Making Impact vs Being Visible

1–2 minutes

It’s the end of the year – a period of performance appraisals, calibration meetings, and clear (sometimes hard) realizations about who actually gets seen.

Here is the pattern I’ve often observed working in a matrix organization:
You are nailing it. Stakeholders love your work. Projects are landing. Impact is real. But your functional manager – the person whose evaluation shapes your career progression – doesn’t have full visibility into what you actually do.

Why?
• They’re not in the rooms where you deliver
• They don’t see the stakeholder emails
• Your wins happen in other people’s reporting lines
• By the time results roll up, your name isn’t attached anymore

So the performance review comes… And you get “meets expectations” while someone with half your impact – but more visibility to the manager – gets promoted.

Here is how I see it:
In matrix organizations, you can have impact AND/OR you can have visibility. Having both requires deliberate effort from you – and from the manager, too.
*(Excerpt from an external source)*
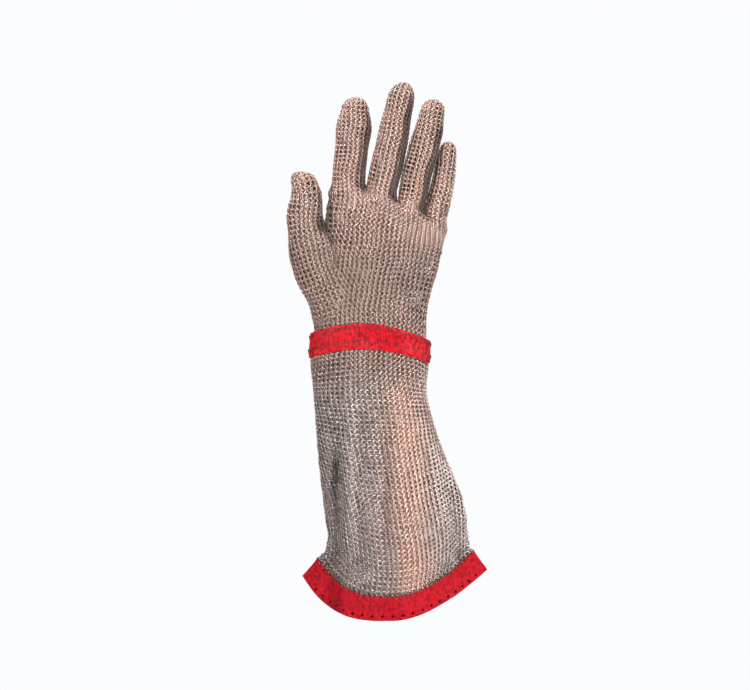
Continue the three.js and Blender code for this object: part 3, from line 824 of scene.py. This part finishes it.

I’ve worked with great leaders who broke this pattern. They:
– Regularly check in with stakeholders their people work with
– Ask to be looped into wins, not just escalations
– Make time to understand projects outside their direct line of sight
– Create forums where people can share what they’re working on
– Advocate based on impact, not just what they personally witnessed

And for the people stuck in this?
– Document everything.
– Share updates even when not asked.
– Make your manager’s job easier by connecting the dots for them.
It’s exhausting. It shouldn’t be necessary. But until visibility becomes part of how we lead in a matrix, some employees are left to navigate this gap on their own.

What best practices do you have for closing the visibility gap in a matrix?